YOUR OBJECTIVE – Below are several records. Retype exactly those lines running from the one with "const tip = armFrame(light, path.seat, 1);" through the one with "in imported if", end lines included, and no others.

Source records
|---|

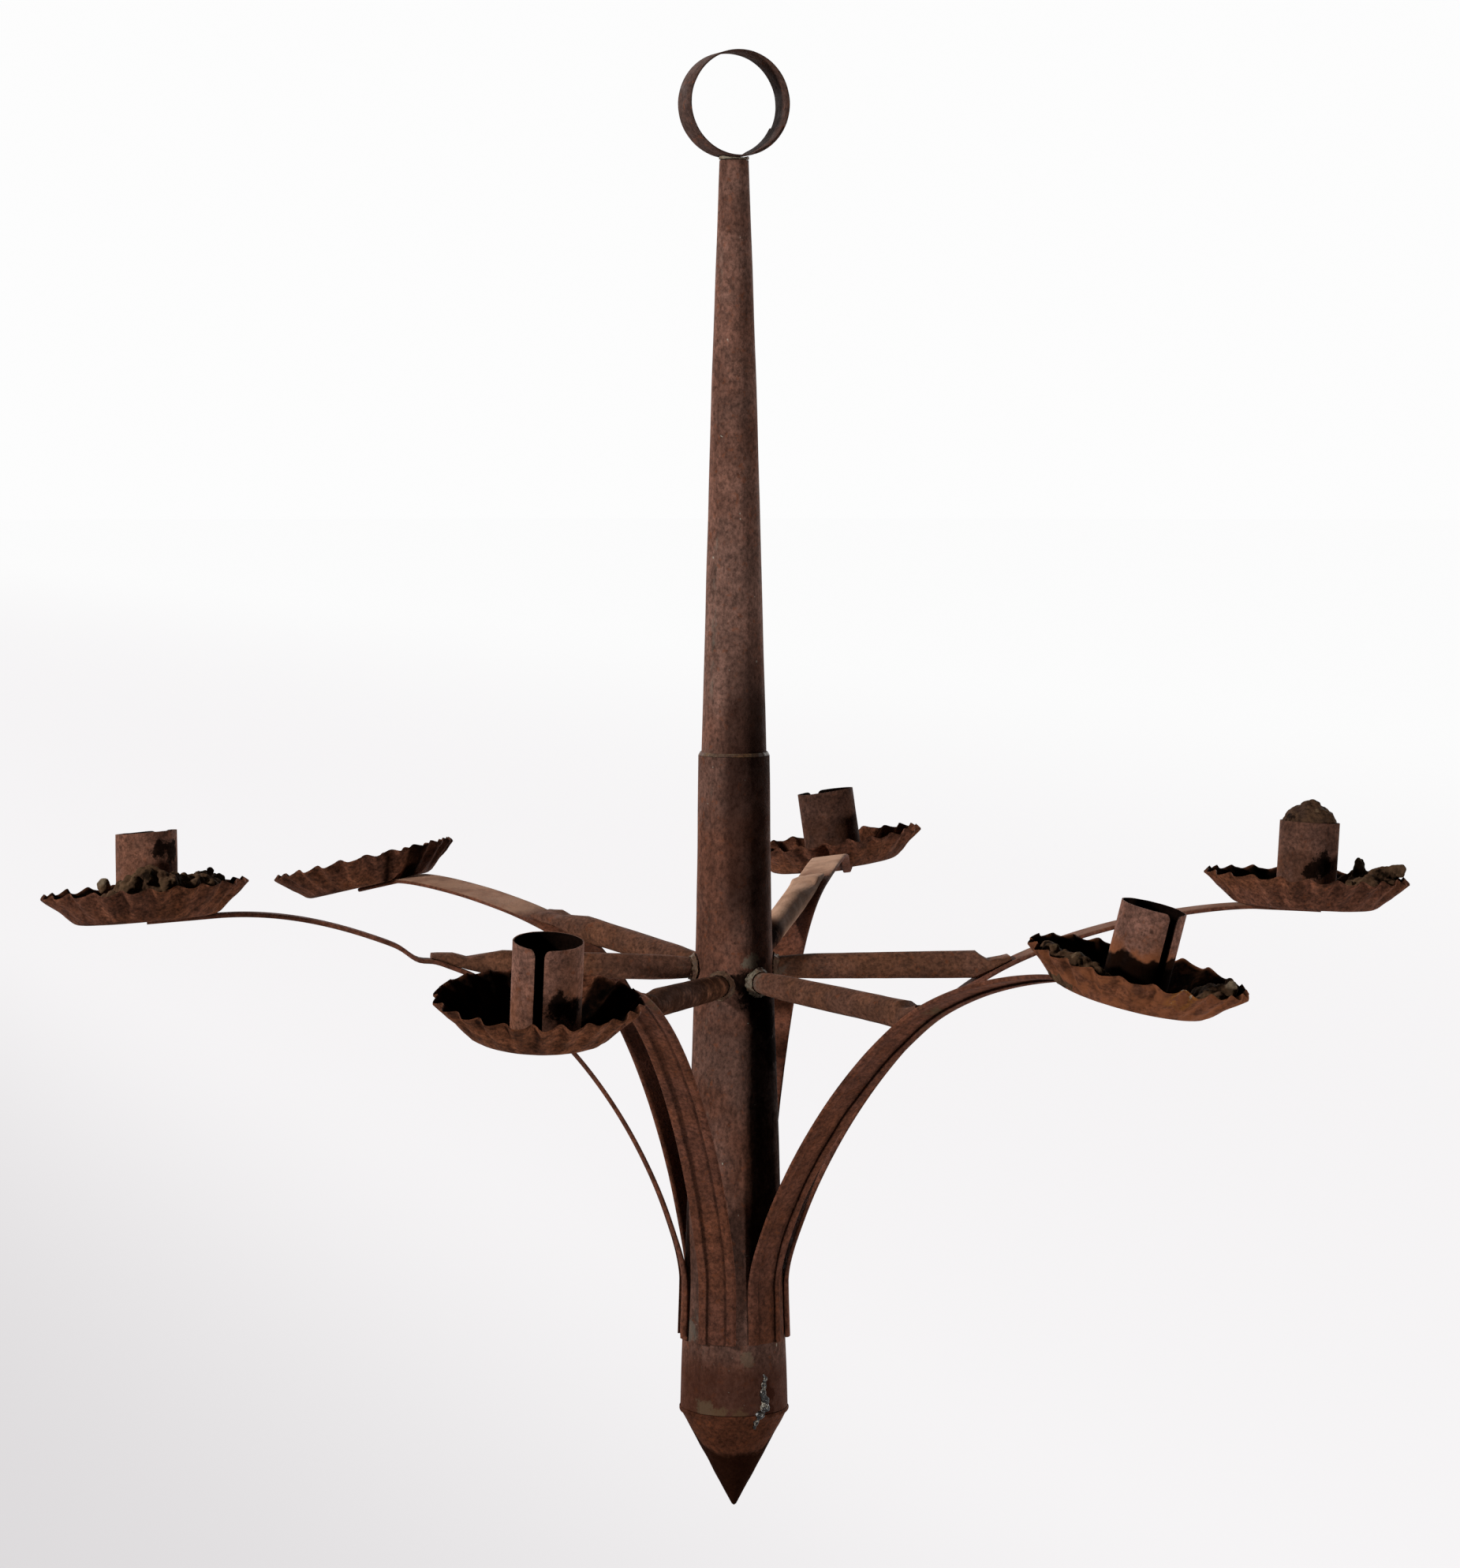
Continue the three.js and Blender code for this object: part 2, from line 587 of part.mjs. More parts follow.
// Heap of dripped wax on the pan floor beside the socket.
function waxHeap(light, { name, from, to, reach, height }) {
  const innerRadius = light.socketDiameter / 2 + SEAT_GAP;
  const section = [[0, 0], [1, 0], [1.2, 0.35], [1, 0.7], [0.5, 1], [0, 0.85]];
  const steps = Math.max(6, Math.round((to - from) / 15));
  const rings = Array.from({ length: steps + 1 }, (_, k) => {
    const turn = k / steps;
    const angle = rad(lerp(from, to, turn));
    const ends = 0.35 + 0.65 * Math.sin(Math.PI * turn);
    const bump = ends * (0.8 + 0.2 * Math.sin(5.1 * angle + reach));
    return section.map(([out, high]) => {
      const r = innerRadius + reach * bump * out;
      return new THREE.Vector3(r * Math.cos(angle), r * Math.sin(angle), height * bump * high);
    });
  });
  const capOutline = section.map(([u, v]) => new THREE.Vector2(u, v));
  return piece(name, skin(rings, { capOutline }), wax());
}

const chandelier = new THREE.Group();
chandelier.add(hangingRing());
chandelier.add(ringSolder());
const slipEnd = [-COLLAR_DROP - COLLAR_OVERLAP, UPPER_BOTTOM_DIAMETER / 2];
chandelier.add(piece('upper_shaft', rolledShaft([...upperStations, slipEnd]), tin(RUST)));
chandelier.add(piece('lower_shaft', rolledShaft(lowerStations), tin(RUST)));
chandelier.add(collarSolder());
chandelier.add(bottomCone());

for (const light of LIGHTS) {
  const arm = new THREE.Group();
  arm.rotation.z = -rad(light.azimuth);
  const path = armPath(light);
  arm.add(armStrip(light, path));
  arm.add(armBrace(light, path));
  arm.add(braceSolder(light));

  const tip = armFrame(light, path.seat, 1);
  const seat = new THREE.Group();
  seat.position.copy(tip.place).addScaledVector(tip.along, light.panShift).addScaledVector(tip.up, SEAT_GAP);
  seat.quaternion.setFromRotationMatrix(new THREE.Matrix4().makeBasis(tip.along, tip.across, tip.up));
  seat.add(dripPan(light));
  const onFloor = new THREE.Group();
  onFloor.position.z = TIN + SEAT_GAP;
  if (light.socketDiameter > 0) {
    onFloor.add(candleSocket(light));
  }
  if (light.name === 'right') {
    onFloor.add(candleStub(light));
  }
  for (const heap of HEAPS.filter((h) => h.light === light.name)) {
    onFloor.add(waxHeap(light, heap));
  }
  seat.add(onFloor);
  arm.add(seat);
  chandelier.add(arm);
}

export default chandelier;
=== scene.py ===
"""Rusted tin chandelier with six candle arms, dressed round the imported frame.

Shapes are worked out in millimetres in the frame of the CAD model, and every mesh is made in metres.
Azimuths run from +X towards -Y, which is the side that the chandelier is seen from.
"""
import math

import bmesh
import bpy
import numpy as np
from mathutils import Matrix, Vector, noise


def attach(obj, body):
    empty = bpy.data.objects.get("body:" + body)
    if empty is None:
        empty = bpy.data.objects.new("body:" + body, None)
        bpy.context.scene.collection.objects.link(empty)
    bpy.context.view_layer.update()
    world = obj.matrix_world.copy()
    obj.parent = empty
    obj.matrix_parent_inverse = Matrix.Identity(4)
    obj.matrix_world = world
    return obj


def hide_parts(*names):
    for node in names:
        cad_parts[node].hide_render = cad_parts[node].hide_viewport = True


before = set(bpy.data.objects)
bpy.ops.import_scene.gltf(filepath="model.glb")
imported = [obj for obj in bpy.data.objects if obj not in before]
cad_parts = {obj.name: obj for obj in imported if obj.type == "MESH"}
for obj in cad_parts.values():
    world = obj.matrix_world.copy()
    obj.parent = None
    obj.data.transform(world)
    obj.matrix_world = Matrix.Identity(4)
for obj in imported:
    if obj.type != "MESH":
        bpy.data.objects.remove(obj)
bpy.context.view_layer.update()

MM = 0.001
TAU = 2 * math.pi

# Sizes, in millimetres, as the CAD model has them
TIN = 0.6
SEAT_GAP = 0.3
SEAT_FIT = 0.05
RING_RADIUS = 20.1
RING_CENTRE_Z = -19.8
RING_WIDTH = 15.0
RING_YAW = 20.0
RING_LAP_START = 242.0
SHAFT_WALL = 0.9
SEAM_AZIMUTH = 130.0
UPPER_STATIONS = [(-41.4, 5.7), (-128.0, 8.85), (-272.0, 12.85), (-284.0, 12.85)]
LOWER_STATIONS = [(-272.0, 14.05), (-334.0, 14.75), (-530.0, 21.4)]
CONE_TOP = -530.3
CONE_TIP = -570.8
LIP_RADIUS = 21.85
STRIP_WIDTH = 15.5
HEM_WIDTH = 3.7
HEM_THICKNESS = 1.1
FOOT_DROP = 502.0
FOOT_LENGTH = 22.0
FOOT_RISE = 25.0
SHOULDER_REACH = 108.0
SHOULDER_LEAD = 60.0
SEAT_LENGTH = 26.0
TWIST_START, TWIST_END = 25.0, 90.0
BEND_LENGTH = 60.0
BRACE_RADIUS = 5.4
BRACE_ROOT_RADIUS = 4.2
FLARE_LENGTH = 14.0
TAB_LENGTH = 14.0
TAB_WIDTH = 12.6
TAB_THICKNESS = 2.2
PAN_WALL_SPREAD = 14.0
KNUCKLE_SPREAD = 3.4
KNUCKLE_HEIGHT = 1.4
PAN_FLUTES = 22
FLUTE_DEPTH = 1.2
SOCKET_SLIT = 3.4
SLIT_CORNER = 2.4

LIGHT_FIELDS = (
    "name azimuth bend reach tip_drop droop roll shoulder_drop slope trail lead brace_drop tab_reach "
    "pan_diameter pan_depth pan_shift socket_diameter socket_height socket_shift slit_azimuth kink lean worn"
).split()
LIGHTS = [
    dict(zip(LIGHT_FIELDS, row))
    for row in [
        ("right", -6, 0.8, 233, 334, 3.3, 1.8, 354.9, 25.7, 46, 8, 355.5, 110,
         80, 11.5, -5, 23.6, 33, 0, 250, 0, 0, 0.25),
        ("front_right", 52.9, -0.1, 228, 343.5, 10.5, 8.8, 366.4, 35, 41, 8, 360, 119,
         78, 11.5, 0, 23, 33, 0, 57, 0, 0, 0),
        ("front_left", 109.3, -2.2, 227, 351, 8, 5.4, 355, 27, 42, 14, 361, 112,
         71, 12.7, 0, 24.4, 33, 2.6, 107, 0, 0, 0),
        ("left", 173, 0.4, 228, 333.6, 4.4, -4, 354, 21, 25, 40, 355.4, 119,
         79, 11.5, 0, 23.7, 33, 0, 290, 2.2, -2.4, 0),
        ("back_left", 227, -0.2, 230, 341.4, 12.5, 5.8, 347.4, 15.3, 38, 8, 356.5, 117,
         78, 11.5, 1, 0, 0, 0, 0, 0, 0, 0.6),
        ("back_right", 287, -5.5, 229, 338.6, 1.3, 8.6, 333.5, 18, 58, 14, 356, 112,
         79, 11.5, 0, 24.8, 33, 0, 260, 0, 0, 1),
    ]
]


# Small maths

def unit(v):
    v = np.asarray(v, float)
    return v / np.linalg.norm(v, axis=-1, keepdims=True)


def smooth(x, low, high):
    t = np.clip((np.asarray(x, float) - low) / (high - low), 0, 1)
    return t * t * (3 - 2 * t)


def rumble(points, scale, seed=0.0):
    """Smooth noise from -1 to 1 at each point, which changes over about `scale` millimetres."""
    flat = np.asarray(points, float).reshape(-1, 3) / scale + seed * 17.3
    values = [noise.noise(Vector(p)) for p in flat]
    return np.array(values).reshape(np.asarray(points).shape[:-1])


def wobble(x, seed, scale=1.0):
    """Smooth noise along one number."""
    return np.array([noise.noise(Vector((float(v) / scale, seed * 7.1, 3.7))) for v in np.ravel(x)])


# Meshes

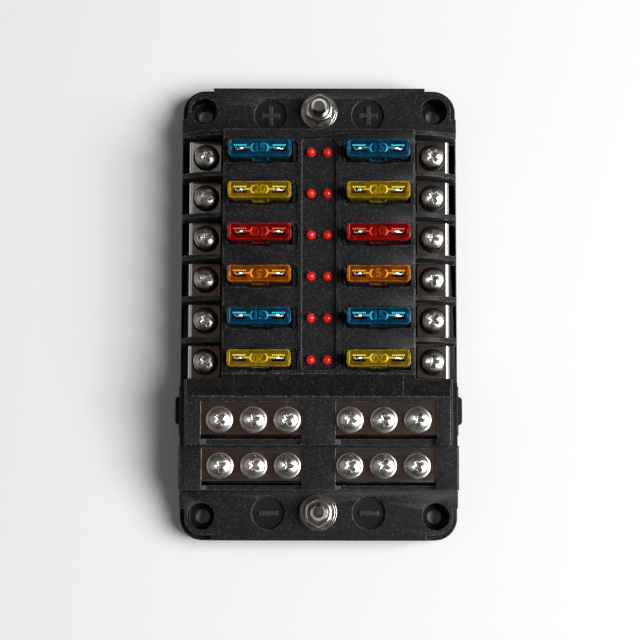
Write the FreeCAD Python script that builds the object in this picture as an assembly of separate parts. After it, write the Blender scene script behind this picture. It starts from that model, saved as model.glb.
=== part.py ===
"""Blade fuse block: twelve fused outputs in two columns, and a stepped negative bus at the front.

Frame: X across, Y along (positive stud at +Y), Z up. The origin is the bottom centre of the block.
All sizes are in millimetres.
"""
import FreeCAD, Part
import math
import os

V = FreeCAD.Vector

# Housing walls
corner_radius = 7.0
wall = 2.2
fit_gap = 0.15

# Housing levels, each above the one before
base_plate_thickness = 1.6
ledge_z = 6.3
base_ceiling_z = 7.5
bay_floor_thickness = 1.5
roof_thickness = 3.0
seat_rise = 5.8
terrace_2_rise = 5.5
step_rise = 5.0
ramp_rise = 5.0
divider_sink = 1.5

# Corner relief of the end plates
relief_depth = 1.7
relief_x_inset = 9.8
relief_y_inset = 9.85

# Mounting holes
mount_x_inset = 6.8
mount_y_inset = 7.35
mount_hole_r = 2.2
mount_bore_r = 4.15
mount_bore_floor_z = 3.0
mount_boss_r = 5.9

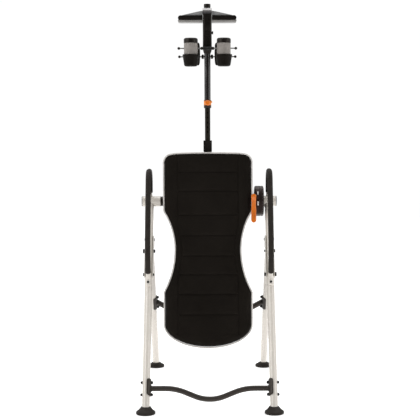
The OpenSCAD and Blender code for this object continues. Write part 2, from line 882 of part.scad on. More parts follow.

|---|

REPLY –
  const tip = armFrame(light, path.seat, 1);
  const seat = new THREE.Group();
  seat.position.copy(tip.place).addScaledVector(tip.along, light.panShift).addScaledVector(tip.up, SEAT_GAP);
  seat.quaternion.setFromRotationMatrix(new THREE.Matrix4().makeBasis(tip.along, tip.across, tip.up));
  seat.add(dripPan(light));
  const onFloor = new THREE.Group();
  onFloor.position.z = TIN + SEAT_GAP;
  if (light.socketDiameter > 0) {
    onFloor.add(candleSocket(light));
  }
  if (light.name === 'right') {
    onFloor.add(candleStub(light));
  }
  for (const heap of HEAPS.filter((h) => h.light === light.name)) {
    onFloor.add(waxHeap(light, heap));
  }
  seat.add(onFloor);
  arm.add(seat);
  chandelier.add(arm);
}

export default chandelier;
=== scene.py ===
"""Rusted tin chandelier with six candle arms, dressed round the imported frame.

Shapes are worked out in millimetres in the frame of the CAD model, and every mesh is made in metres.
Azimuths run from +X towards -Y, which is the side that the chandelier is seen from.
"""
import math

import bmesh
import bpy
import numpy as np
from mathutils import Matrix, Vector, noise


def attach(obj, body):
    empty = bpy.data.objects.get("body:" + body)
    if empty is None:
        empty = bpy.data.objects.new("body:" + body, None)
        bpy.context.scene.collection.objects.link(empty)
    bpy.context.view_layer.update()
    world = obj.matrix_world.copy()
    obj.parent = empty
    obj.matrix_parent_inverse = Matrix.Identity(4)
    obj.matrix_world = world
    return obj


def hide_parts(*names):
    for node in names:
        cad_parts[node].hide_render = cad_parts[node].hide_viewport = True


before = set(bpy.data.objects)
bpy.ops.import_scene.gltf(filepath="model.glb")
imported = [obj for obj in bpy.data.objects if obj not in before]
cad_parts = {obj.name: obj for obj in imported if obj.type == "MESH"}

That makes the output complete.